Countered Keller in an interview, “This is not just about me and my conscience. I support freedom to marry for same sex couples.” Keller says he also  applied “a couple of weeks ago” to be included in the Mayors for the Freedom to Marry website listing, where he is currently not displayed among the 15 Pennsylvania signers.

Keller’s reluctance to engage in activity that may draw litigation seems to be founded in personal experience: he was questioned some years ago during a politically-charged environment about the propriety of the charitable donation of marriage fees he had collected, a charge he defended “at great personal cost.” Keller said he sought the advice of Borough Solicitor T.J. Walsh in this marriage request, who said “You don’t want to touch this. If he [Hanes] did something they said is illegal, you are going to be an accessory to an illegality.”

Said the mayor of the potential for lawsuits stemming from officiating same-sex marriages, “T.J. believes the risk is substantial.”

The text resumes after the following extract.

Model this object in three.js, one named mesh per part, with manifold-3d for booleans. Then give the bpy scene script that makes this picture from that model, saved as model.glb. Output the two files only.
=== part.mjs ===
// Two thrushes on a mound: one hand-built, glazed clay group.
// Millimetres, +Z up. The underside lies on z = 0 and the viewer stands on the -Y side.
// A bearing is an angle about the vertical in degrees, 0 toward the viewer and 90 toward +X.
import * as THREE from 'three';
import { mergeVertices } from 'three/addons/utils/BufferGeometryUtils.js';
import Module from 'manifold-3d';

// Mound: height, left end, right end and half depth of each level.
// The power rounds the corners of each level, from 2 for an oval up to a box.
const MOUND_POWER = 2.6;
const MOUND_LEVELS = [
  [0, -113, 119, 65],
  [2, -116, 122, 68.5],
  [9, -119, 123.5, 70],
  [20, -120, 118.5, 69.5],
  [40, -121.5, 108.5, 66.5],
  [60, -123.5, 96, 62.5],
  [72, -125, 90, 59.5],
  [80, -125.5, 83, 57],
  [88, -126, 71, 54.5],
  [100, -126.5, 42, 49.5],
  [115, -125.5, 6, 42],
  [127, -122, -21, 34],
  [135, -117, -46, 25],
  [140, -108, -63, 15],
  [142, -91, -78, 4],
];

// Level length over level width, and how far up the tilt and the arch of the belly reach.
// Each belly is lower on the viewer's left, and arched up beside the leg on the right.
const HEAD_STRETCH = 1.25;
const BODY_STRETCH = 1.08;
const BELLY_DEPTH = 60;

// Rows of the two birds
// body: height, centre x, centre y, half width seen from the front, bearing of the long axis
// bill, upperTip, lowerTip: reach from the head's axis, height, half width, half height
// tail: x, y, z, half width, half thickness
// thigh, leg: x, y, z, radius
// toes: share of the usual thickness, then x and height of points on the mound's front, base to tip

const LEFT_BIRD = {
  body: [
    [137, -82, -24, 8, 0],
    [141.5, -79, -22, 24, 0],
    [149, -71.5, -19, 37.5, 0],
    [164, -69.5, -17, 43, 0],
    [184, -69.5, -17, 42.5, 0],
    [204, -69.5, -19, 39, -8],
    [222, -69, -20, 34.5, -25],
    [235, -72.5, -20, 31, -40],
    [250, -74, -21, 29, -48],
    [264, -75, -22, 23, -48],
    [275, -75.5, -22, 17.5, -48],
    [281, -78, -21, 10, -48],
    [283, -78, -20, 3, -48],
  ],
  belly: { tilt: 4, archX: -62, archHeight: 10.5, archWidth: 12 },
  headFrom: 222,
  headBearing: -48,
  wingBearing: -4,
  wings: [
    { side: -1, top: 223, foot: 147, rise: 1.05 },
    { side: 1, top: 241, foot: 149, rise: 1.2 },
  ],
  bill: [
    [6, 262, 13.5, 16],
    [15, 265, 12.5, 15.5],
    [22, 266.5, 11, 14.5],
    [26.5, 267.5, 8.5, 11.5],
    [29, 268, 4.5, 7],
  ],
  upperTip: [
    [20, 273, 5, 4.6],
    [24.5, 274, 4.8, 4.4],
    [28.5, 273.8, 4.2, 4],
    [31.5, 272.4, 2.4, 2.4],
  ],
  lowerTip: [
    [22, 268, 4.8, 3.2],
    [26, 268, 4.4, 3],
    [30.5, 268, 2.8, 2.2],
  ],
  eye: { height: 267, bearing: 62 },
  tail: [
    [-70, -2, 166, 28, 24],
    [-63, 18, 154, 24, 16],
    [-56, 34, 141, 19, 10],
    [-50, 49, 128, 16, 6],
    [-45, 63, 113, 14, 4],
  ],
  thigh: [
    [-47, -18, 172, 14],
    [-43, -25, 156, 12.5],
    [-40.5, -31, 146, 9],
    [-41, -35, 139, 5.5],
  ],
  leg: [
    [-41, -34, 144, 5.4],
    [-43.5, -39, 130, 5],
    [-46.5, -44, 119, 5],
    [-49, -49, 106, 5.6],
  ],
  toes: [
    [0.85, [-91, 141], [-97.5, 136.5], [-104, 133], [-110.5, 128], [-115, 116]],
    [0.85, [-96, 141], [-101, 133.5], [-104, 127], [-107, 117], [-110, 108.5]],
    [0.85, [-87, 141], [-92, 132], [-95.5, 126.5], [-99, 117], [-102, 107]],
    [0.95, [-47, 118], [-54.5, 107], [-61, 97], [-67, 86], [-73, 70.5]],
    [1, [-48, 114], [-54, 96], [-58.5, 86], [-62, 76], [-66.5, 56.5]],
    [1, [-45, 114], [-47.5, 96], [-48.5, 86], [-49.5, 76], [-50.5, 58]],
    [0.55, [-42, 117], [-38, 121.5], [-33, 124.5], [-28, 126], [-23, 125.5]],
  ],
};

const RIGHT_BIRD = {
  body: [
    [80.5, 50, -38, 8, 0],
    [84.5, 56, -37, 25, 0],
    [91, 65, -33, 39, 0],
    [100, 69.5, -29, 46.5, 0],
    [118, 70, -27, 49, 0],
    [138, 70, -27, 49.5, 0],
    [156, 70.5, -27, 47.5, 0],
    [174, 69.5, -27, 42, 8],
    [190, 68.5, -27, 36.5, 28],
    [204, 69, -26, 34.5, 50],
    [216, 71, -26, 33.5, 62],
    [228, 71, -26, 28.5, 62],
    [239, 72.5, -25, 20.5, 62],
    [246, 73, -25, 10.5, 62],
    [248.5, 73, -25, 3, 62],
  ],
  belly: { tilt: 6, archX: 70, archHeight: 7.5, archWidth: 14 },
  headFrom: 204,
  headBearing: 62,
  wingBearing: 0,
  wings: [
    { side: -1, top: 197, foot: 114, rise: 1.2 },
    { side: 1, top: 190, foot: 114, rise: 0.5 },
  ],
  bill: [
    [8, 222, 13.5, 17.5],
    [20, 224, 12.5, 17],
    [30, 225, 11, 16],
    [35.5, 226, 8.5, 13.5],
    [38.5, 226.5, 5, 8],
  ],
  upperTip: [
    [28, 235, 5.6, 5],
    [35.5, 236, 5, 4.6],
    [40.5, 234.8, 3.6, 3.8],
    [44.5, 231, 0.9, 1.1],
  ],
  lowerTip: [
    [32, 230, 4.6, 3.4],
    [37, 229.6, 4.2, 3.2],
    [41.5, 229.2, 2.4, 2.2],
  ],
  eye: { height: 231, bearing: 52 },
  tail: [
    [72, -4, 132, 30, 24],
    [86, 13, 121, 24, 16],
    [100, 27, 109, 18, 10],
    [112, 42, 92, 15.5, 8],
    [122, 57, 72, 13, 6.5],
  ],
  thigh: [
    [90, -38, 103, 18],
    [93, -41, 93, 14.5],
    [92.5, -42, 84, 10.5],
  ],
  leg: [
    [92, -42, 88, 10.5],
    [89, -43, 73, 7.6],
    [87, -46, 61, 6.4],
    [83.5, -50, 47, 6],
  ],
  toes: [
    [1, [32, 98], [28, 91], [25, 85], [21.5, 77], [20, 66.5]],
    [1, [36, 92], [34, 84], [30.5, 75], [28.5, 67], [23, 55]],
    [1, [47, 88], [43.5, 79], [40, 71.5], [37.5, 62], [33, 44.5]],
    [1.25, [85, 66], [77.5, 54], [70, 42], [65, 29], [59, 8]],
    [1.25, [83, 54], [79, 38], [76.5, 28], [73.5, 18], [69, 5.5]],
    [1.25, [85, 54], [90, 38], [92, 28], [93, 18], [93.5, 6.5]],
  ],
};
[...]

David S. Cohen, associate professor of law at Drexel University’s Earle Mack School of Law disagreed. “There is no clear decision from any binding court in Pennsylvania or the Federal court about the state’s marriage law, but officials like Attorney General Kathleen Kane and Montgomery County Clerk Hanes both have decided that the marriage law is unconstitutional. As a law professor and one of the attorneys representing same-sex couples in Montgomery County, I agree wholeheartedly,” said Cohen.

“If the mayor doesn’t want to go along with what the Attorney General and Montgomery County Clerk are doing, he will find himself on wrong side of history,” added Cohen.

Said Daniel Brooks, founder and president of New Hope Celebrates, which serves the LGBTA community of New Hope and Bucks County, “My feeling is that the mayor basically doesn’t want the borough to be dragged into same-sex lawsuits pending in Pennsylvania. My recommendation is that he talk to and poll as many people as possible so his decision reflects what constituents really want.”